**GOAL OF THE EXERCISE**
Copy the data exactly from the line that contains "# Spill guard" through the line that contains "low, high = object_bounds()", keeping both end lines and leaving out everything else.

**DATA PROVIDED**
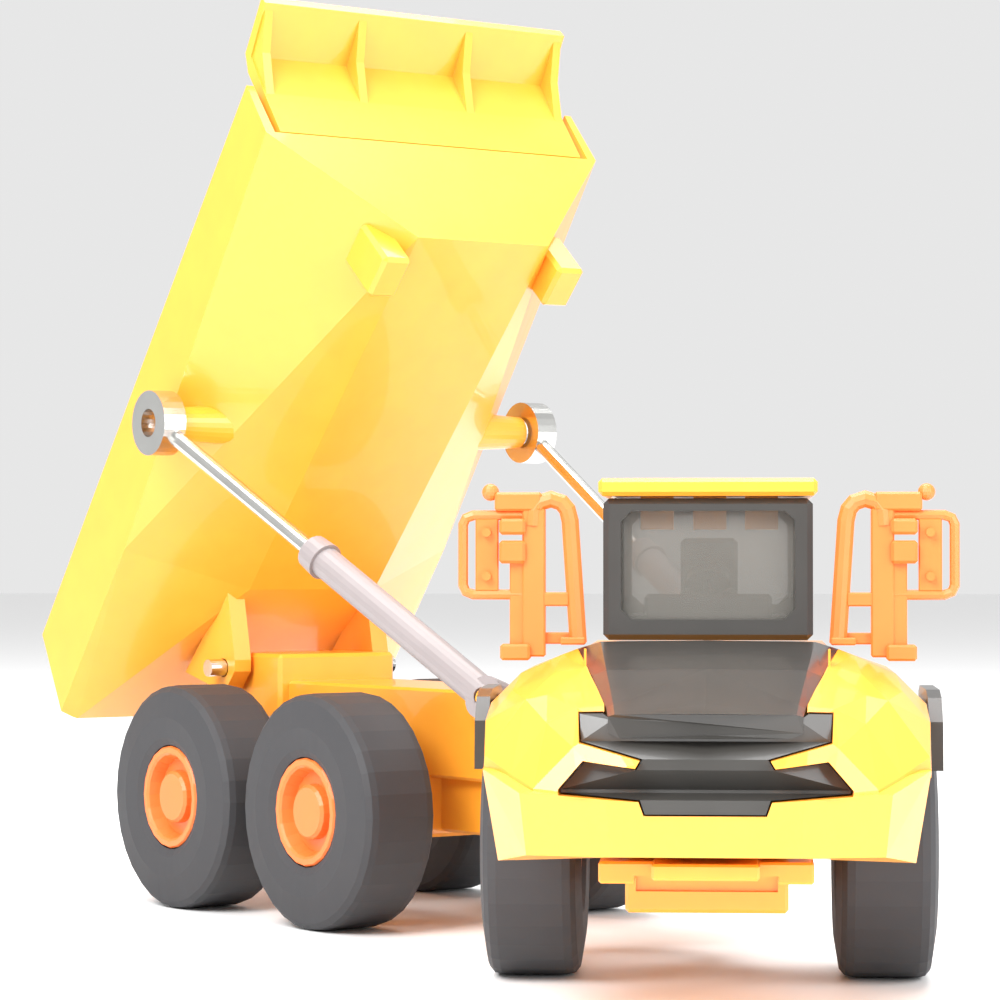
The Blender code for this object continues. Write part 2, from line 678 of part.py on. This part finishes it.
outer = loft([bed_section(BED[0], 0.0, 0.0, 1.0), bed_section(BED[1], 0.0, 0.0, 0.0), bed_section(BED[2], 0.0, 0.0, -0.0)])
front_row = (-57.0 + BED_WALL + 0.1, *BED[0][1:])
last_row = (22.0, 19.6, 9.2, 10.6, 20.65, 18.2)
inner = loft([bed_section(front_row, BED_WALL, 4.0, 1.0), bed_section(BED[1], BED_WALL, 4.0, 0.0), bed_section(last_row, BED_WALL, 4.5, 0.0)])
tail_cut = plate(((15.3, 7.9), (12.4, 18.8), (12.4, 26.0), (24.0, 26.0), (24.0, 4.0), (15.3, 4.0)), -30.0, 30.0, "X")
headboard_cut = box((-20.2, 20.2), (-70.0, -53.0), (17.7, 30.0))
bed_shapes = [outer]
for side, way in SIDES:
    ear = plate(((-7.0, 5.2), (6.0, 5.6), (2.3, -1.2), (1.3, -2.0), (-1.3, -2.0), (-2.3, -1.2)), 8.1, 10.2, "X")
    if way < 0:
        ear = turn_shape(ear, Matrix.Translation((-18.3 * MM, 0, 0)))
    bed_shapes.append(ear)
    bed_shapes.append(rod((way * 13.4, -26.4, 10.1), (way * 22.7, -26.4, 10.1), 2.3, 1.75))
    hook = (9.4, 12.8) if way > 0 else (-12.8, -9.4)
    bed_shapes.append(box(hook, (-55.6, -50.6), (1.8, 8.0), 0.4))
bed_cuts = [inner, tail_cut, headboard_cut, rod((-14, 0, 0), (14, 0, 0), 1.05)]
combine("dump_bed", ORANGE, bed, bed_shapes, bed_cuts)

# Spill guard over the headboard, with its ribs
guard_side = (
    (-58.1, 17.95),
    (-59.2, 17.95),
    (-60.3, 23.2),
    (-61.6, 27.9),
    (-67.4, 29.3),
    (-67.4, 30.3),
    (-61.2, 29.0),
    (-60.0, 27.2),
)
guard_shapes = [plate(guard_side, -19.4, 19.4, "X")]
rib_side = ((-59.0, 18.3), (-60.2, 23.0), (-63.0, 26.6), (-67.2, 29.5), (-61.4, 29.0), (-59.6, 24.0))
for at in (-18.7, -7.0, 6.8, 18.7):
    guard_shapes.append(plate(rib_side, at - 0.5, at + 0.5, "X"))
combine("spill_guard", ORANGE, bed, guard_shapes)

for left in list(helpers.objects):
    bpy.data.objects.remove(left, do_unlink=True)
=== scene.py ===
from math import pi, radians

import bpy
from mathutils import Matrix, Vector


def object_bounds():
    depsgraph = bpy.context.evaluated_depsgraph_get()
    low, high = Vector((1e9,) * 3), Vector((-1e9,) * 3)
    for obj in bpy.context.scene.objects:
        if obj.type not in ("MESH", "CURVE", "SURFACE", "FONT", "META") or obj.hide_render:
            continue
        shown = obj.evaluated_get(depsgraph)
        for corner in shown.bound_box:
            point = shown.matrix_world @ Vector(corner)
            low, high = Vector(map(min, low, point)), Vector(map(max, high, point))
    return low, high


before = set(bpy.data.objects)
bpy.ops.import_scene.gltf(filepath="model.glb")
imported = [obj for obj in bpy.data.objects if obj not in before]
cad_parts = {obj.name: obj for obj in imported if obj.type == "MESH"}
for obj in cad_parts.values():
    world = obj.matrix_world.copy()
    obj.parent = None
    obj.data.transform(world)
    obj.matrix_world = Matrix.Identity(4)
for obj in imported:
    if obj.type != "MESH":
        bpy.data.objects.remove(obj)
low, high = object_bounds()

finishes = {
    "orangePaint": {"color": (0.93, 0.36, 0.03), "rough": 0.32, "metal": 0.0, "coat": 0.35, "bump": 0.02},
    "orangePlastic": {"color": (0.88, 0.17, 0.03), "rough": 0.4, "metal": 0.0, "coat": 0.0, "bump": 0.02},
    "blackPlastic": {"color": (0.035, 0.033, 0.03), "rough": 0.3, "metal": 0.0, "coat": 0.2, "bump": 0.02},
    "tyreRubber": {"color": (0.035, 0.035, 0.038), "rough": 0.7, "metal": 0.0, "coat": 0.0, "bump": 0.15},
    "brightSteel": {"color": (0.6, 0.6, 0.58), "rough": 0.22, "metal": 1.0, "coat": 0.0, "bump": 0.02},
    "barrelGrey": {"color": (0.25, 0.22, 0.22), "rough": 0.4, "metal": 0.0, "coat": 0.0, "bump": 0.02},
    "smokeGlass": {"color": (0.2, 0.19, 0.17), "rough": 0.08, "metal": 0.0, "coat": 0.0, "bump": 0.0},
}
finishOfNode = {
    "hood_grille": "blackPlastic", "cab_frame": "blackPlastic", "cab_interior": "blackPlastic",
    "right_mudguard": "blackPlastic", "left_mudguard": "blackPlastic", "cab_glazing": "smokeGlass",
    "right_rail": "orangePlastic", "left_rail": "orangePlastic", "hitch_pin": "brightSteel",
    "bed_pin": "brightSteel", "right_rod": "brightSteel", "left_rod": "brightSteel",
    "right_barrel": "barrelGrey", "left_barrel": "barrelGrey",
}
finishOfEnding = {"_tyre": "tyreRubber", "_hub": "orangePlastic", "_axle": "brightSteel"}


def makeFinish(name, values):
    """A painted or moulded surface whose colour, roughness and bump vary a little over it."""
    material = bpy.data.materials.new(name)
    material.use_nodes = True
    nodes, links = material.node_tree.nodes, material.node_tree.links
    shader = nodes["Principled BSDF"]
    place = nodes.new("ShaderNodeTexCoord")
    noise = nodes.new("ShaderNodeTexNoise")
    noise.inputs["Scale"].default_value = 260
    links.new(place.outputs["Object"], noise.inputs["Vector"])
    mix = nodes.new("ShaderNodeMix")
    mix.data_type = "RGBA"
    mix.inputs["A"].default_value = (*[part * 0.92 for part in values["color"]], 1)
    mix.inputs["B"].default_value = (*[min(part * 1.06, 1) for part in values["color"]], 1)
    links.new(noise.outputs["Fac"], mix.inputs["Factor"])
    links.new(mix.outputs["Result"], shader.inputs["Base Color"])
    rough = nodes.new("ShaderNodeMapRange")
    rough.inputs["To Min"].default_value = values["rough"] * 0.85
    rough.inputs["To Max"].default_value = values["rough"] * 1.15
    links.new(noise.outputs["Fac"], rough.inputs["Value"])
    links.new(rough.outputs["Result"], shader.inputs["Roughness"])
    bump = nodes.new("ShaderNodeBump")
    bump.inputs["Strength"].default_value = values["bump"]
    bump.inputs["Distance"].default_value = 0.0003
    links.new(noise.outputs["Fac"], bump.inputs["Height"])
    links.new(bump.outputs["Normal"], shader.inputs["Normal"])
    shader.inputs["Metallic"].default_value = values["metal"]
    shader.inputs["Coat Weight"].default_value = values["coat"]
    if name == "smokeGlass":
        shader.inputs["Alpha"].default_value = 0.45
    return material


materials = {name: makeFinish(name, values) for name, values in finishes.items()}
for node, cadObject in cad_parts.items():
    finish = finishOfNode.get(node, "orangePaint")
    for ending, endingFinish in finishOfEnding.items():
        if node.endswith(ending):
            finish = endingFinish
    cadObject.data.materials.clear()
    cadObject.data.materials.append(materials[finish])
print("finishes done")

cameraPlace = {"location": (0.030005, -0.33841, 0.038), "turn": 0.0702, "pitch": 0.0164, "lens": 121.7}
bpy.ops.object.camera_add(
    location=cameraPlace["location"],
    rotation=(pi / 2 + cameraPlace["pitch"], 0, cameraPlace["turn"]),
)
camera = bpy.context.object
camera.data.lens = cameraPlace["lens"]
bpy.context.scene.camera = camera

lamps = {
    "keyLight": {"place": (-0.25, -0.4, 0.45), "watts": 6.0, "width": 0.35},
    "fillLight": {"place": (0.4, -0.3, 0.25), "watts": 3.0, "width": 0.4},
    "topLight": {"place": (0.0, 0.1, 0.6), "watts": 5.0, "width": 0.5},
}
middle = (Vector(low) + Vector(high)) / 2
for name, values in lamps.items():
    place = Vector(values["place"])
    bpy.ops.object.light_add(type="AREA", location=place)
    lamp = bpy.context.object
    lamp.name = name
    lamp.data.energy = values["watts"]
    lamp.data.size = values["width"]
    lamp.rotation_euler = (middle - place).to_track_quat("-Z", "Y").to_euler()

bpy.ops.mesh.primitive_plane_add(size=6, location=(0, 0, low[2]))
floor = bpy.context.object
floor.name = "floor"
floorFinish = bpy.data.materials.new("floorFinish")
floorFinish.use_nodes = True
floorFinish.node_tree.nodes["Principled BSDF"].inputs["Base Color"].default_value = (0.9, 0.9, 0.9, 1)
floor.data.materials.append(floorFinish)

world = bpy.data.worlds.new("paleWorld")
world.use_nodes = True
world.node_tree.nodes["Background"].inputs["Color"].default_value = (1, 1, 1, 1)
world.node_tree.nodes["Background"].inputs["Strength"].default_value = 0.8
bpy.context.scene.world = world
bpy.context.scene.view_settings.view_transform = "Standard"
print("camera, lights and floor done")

**ANSWER FOR THIS EXERCISE**
# Spill guard over the headboard, with its ribs
guard_side = (
    (-58.1, 17.95),
    (-59.2, 17.95),
    (-60.3, 23.2),
    (-61.6, 27.9),
    (-67.4, 29.3),
    (-67.4, 30.3),
    (-61.2, 29.0),
    (-60.0, 27.2),
)
guard_shapes = [plate(guard_side, -19.4, 19.4, "X")]
rib_side = ((-59.0, 18.3), (-60.2, 23.0), (-63.0, 26.6), (-67.2, 29.5), (-61.4, 29.0), (-59.6, 24.0))
for at in (-18.7, -7.0, 6.8, 18.7):
    guard_shapes.append(plate(rib_side, at - 0.5, at + 0.5, "X"))
combine("spill_guard", ORANGE, bed, guard_shapes)

for left in list(helpers.objects):
    bpy.data.objects.remove(left, do_unlink=True)
=== scene.py ===
from math import pi, radians

import bpy
from mathutils import Matrix, Vector


def object_bounds():
    depsgraph = bpy.context.evaluated_depsgraph_get()
    low, high = Vector((1e9,) * 3), Vector((-1e9,) * 3)
    for obj in bpy.context.scene.objects:
        if obj.type not in ("MESH", "CURVE", "SURFACE", "FONT", "META") or obj.hide_render:
            continue
        shown = obj.evaluated_get(depsgraph)
        for corner in shown.bound_box:
            point = shown.matrix_world @ Vector(corner)
            low, high = Vector(map(min, low, point)), Vector(map(max, high, point))
    return low, high


before = set(bpy.data.objects)
bpy.ops.import_scene.gltf(filepath="model.glb")
imported = [obj for obj in bpy.data.objects if obj not in before]
cad_parts = {obj.name: obj for obj in imported if obj.type == "MESH"}
for obj in cad_parts.values():
    world = obj.matrix_world.copy()
    obj.parent = None
    obj.data.transform(world)
    obj.matrix_world = Matrix.Identity(4)
for obj in imported:
    if obj.type != "MESH":
        bpy.data.objects.remove(obj)
low, high = object_bounds()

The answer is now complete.